Construction of threshold truncated singular value decomposition algorithm and its application in sound field calculation

One of the main characteristics of ill-posed inverse problems is the strong interference of random noise or measurement errors on the parameters to be estimated. During the solution of inverse problems, measurement errors or noise affect the solution in the form of the reciprocals of singular values, and filtering out the spatial information corresponding to small singular values significantly improves the accuracy of the solution. Due to this reason, noise information in the spatial information corresponding to larger singular values is often ignored. In reality, due to the random distribution of noise, it is distributed across the spaces corresponding to all singular values, not just those corresponding to small singular values. When a relatively large amount of spatial information is retained, noise in the spaces corresponding to larger singular values can significantly interfere with the solution. Therefore, in order to achieve higher computational accuracy, the goal of regularization algorithms should be to filter out noise information from the entire space while retaining spatial information that is highly correlated with the true solution. In response to the aforementioned issues, this paper proposes a Threshold Truncated Singular Value Decomposition (TTSVD) algorithm. Unlike traditional regularization methods, this approach does not filter or truncate spatial vector information based on the magnitude of singular values, but rather truncates it by setting a threshold based on the degree of correlation between spatial vector information and the true solution.

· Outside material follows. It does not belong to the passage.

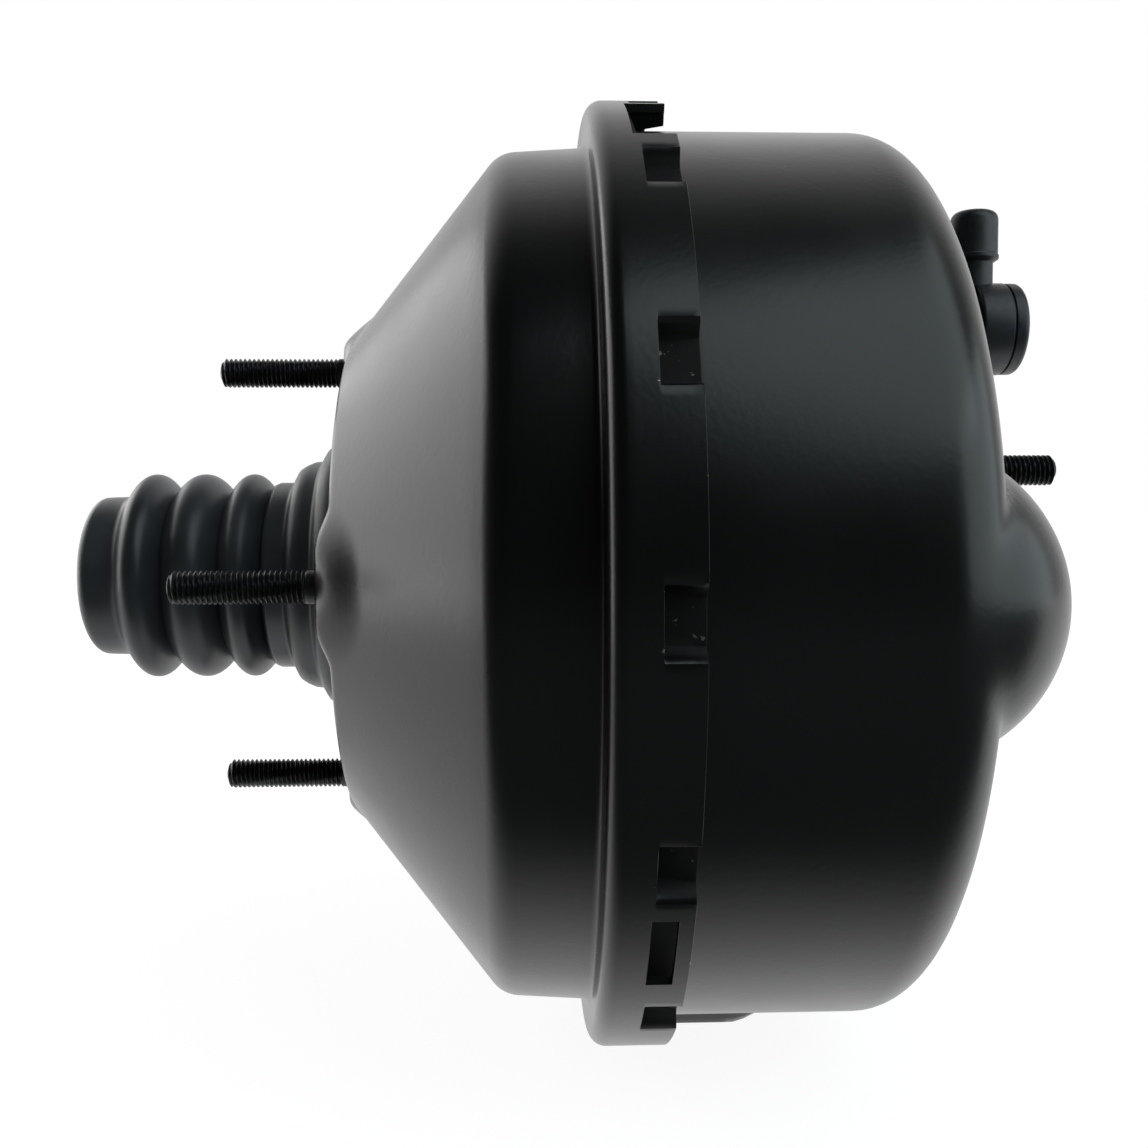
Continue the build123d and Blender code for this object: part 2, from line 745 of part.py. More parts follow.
def check_valve_cap():
    start = valve_drum_x + valve_drum
    plug_r = valve_drum_r - valve_wall - running_gap
    cap = bar(start, start + valve_cap, valve_drum_r - cap_step)
    cap = fillet(cap.edges().sort_by(Axis.X)[-1], cap_round)
    return at_valve(cap + bar(start - cap_plug, start + 1, plug_r))


def check_valve_disc():
    start = valve_seat_x + free_gap
    return at_valve(bar(start, start + check_disc, check_disc_r))


def check_valve_spring():
    start = valve_seat_x + free_gap + check_disc
    end = valve_drum_x + valve_drum - cap_plug
    return at_valve(coil(start, end, check_spring_r, check_wire, check_spring_turns))


pieces = [
    rear_shell, rear_reinforcement, rear_studs, neck_bush, neck_seal, neck_seal_retainer, boot,
    front_shell, front_reinforcement, master_cylinder_studs, front_seal,
    divider_plate, divider_seal, divider_bush,
    rear_diaphragm, rear_piston_plate, front_diaphragm, front_piston_plate,
    valve_body, stop_key, piston_retaining_ring, return_spring_seat, piston_return_spring,
    reaction_disc, output_rod, output_rod_retainer, output_rod_screw,
    valve_plunger, reaction_piston, input_rod, input_spring_seat, input_return_spring,
    poppet_retainer, poppet_valve, poppet_spring, filter_retainer, silencer_felt, air_filter,
    check_valve_grommet, check_valve_body, check_valve_cap, check_valve_disc, check_valve_spring,
]

for make in pieces:
    export_step(make(), f"parts/{make.__name__}.step")
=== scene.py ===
from math import ceil, radians

import bmesh
import bpy
import numpy as np
from mathutils import Matrix, Vector


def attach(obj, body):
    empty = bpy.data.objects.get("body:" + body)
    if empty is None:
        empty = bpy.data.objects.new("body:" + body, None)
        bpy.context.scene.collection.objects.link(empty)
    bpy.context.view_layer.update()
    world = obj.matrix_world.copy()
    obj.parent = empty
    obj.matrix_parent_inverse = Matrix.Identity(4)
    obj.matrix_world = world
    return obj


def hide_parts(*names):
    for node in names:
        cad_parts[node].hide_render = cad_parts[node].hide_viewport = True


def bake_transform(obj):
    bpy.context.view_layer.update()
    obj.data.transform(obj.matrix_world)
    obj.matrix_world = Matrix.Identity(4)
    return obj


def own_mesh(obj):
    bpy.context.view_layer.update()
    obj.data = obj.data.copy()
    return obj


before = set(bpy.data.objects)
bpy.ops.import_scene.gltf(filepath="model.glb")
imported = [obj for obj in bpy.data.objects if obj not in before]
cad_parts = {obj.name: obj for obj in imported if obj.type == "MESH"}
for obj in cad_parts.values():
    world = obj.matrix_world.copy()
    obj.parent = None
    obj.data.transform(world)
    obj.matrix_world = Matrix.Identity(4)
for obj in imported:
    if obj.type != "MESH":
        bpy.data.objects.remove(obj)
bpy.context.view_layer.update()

# ---- studio ------------------------------------------------------------------------------------------
# A brake booster lies on its rim on a white table, with the pedal side to the left. White card stands
# behind it and large soft boxes hang round it, because black paint shows only what it reflects.


def linear(colour):
    """An sRGB hex colour in linear light."""
    parts = [int(colour[i:i + 2], 16) / 255 for i in (1, 3, 5)]
    return [c / 12.92 if c <= 0.04045 else ((c + 0.055) / 1.055) ** 2.4 for c in parts] + [1.0]


def add(tree, kind, links=None, **settings):
    """A node with its settings, and its inputs set to values or linked to sockets."""
    node = tree.nodes.new(kind)
    for name, value in settings.items():
        setattr(node, name, value)
    for key, value in (links or {}).items():
        if isinstance(value, bpy.types.NodeSocket):
            tree.links.new(value, node.inputs[key])
        else:
            node.inputs[key].default_value = value
    return node


def put(name, data):
    """An object in the scene for a mesh, light or camera."""
    obj = bpy.data.objects.new(name, data)
    bpy.context.scene.collection.objects.link(obj)
    return obj


def empty_material(name):
    """A new material without nodes, its tree, and a socket with the place on the object."""
    made = bpy.data.materials.new(name)
    made.use_nodes = True
    made.node_tree.nodes.clear()
    return made, made.node_tree, add(made.node_tree, "ShaderNodeTexCoord").outputs["Object"]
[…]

This method overcomes the limitations of Tikhonov and truncated singular value decomposition (TSVD) in filtering spatial vector information corresponding to larger singular values, significantly enhancing noise suppression while retaining the main information of the parameters to be estimated. The performance of the TTSVD algorithm is verified through simulation of sound field reconstruction using first-kind Fredholm integral equations, different wave numbers and various signal-to-noise ratios. Finally, the practicality and effectiveness of the algorithm are further validated through sound source localization experiments.